I gave myself permission to be who God created me to be. I gave myself permission to be myself, to feel beautiful, and to look my best. I gave myself permission to show the same fun and whimsy on the outside that God had placed inside my heart.
It turns out that the trappings of feminine fashion weren’t the point at all. The point was—and still is—that God made me a woman, and I can rest in who he made me to be.
I don’t have to try to be less than God made me. Instead, I can enjoy his creative work in me. I can embrace the full extent of beautiful womanhood, whether that means climbing the corporate ladder (at which I had already excelled) or wearing pink ballet slippers (which I bought when I began healing).
Beloved sisters, have you been through something that robbed you of your sense of femininity?
Have you had to withdraw into a darker place in an attempt to protect yourself? Do you secretly long to let the beauty in your heart have its fullness of expression in every part of your world?
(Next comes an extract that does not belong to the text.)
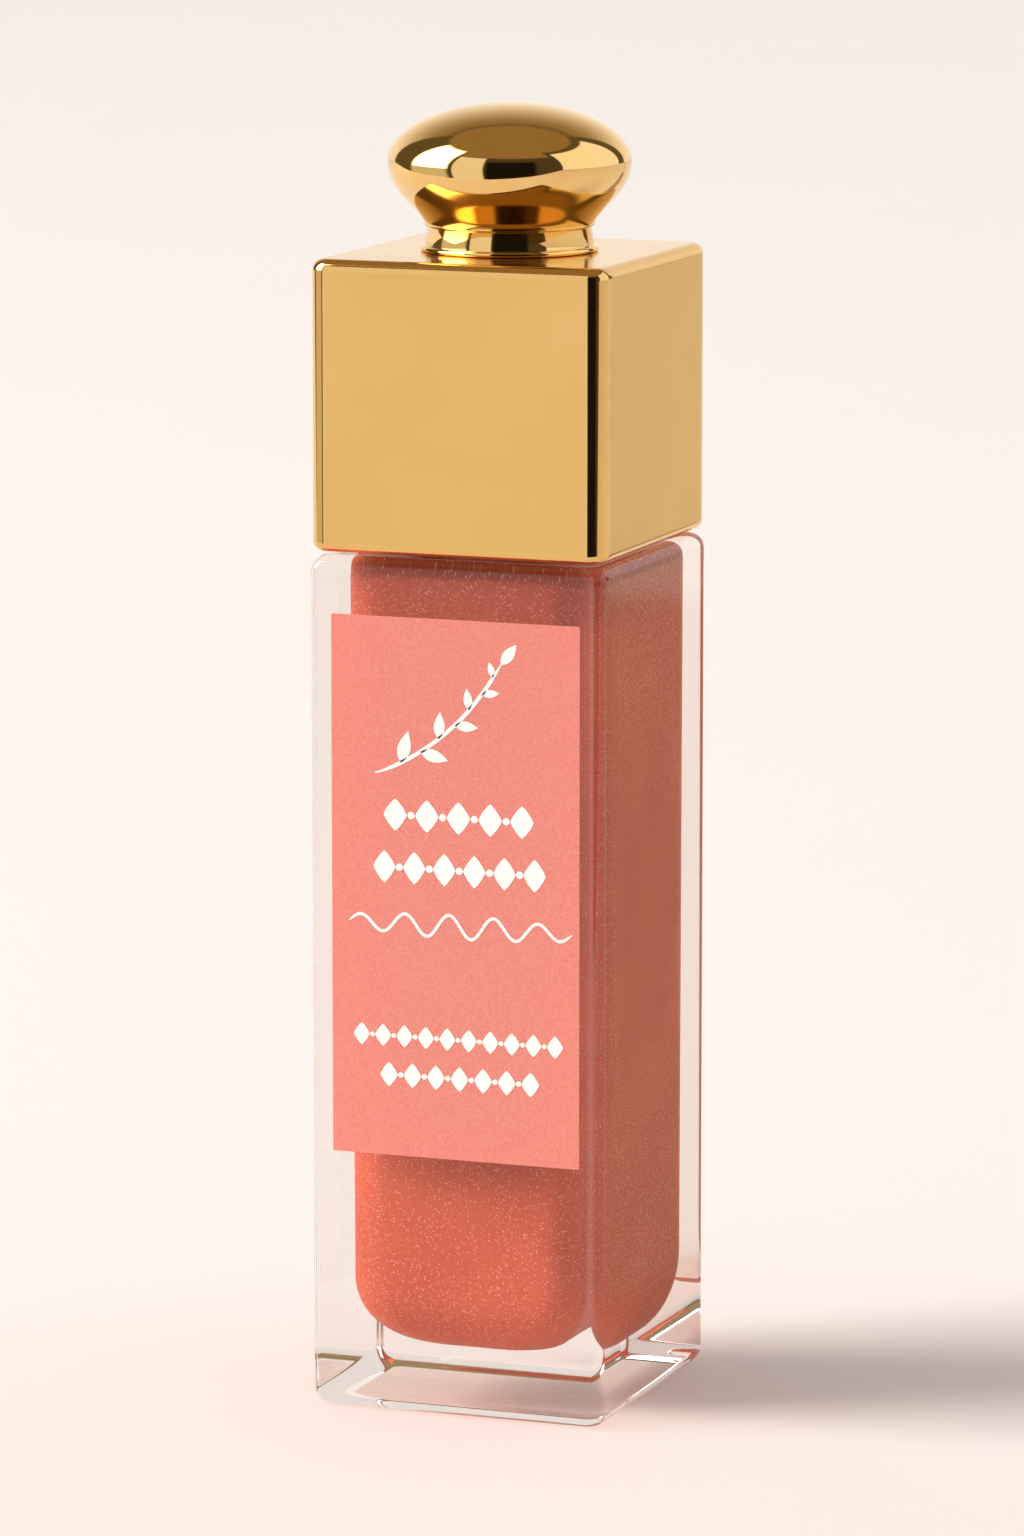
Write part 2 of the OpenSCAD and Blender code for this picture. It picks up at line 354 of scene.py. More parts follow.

If so, I get it. Sister, please hear me when I say:
God made you unique and powerful. He made you beautiful and special. He made you rare, a priceless treasure.
When God made you a woman, he gave you a love for beauty and grace. He gave you the secret wishes of your heart. He made you mysterious and elegant. It’s who you are. You already are the woman you’ve always wanted to be.
All you have to do is let her out.
So go ahead. Take your Creator’s hand and step into this wonderful world of womanhood. Allow yourself to fully be who God crafted and formed you to be. The woman you are is a rare treasure, and the world is waiting to meet her.